Not mentioned in mdvs.toml at all. When mdvs update finds a field that isn’t constrained or ignored, it reports it as a new field and adds it to the schema.

A field can be in exactly one state. Moving a field from constrained to ignored means removing its [[fields.field]] entry and adding its name to ignore. Moving it back means the reverse.

Keeping the schema current

After initial inference with mdvs init, the schema is a snapshot of your files at that moment. As files change — new fields appear, old ones shift — use mdvs update to bring the schema up to date.

Default mode

mdvs update example_kb

Only new fields are added. Existing fields are left untouched, even if their types or paths have changed. This is conservative by design — your manual edits to mdvs.toml are preserved.

Fields that disappear from all files still stay in the toml. This prevents accidental removal when files are temporarily missing.

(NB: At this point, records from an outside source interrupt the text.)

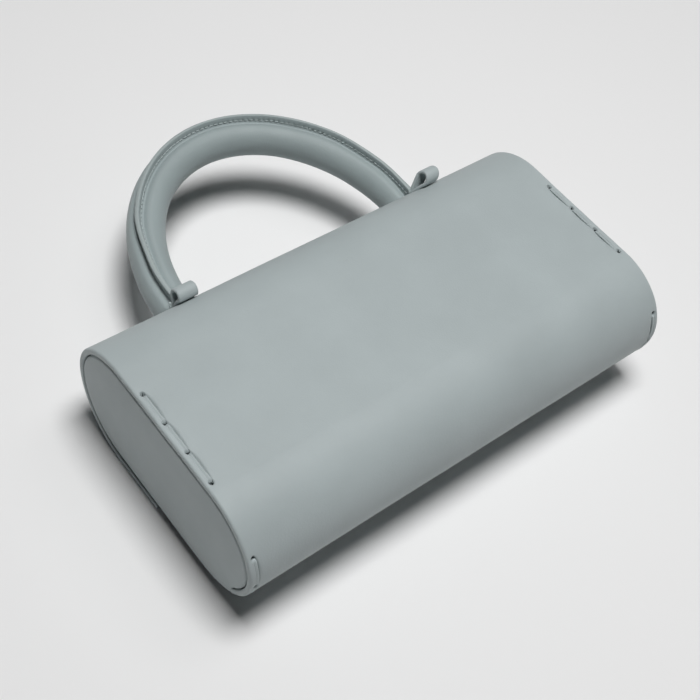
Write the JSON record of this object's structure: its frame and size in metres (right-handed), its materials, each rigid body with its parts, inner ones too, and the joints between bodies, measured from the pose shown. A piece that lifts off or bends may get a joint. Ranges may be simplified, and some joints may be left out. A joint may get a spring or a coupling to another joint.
{
  "type": "handbag",
  "caption": "Small smooth-leather top-handle handbag with a flap, rounded end panels, laced ends and folded strap loops, lying on its flap.",
  "frame": {"origin": "middle of the flat underside of the flap, where the bag rests", "axes": "+X along the bag's length, +Y up its height towards the handle, +Z out of its back face, which is up"},
  "size_m": [0.24, 0.221, 0.0654],
  "materials": {
    "shell_leather": "smooth matt pale grey-green leather",
    "handle_leather": "smooth matt pale grey-green leather",
    "panel_leather": "smooth matt pale grey-green leather",
    "loop_leather": "smooth matt pale grey-green leather",
    "lace_leather": "thin matt leather lace"
  },
  "bodies": {
    "root": {"shell": "shell_leather", "handle": "handle_leather", "end_panel_left": "panel_leather", "end_panel_right": "panel_leather", "strap_loop_left": "loop_leather", "strap_loop_right": "loop_leather", "back_lace_left": "lace_leather", "back_lace_right": "lace_leather", "bottom_lace_left": "lace_leather", "bottom_lace_right": "lace_leather"}
  },
  "joints": []
}
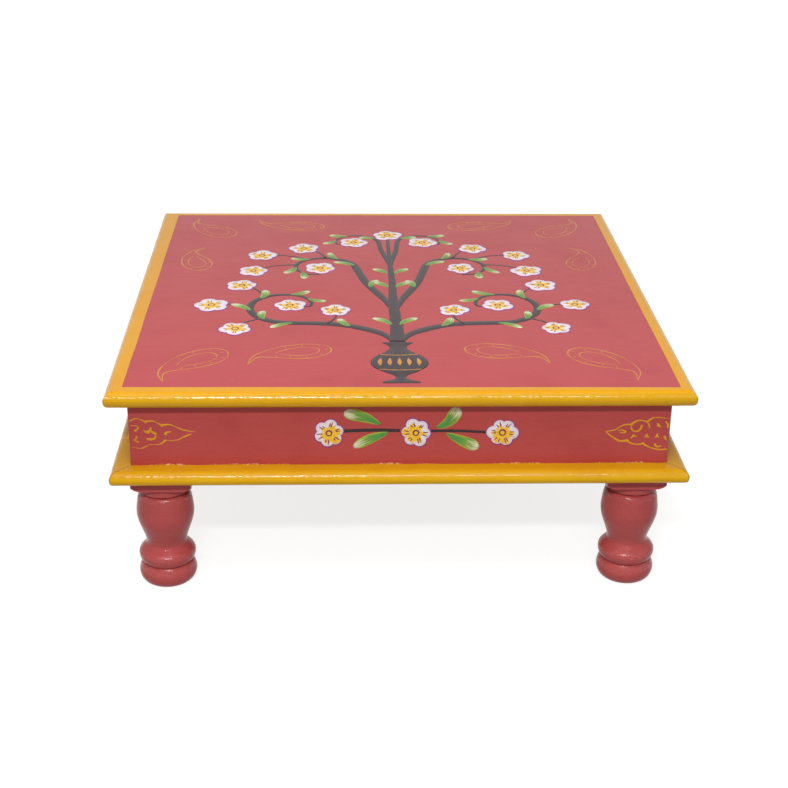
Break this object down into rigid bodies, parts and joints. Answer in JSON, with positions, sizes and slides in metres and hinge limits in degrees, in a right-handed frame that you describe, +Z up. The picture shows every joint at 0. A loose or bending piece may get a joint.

Re-inferring specific fields

mdvs update example_kb --reinfer tags

Treats tags as if it had never been seen — removes it from the schema, re-scans, and infers it fresh. Use this when you’ve fixed bad data (like a tags: [1, 2, 3] that should have been strings) and want the type or paths to update.

Re-inferring everything

mdvs update example_kb --reinfer-all

Equivalent to running --reinfer on every field. The entire [[fields.field]] section is rebuilt from scratch, but all other config ([scan], [embedding_model], etc.) is preserved.

This is different from mdvs init --force, which overwrites the entire mdvs.toml including non-field config.

Edge cases

  • Fields in a single file — get a narrow allowed glob matching just that file’s directory. Example: unit_id only in people/remo.mdallowed = ["people/*"].
  • Null-only fields — type defaults to String (see Types & Widening). Example: review_score is always nullString?.
  • Special characters in field names — names with spaces (lab section), single quotes (author's_note), or double quotes (notes"v2") are preserved as-is. They need quoting in --where clauses (see Search Guide).
  • Empty arrays [] — element type defaults to String, giving String[]. If real values appear later, use --reinfer to pick up the correct element type.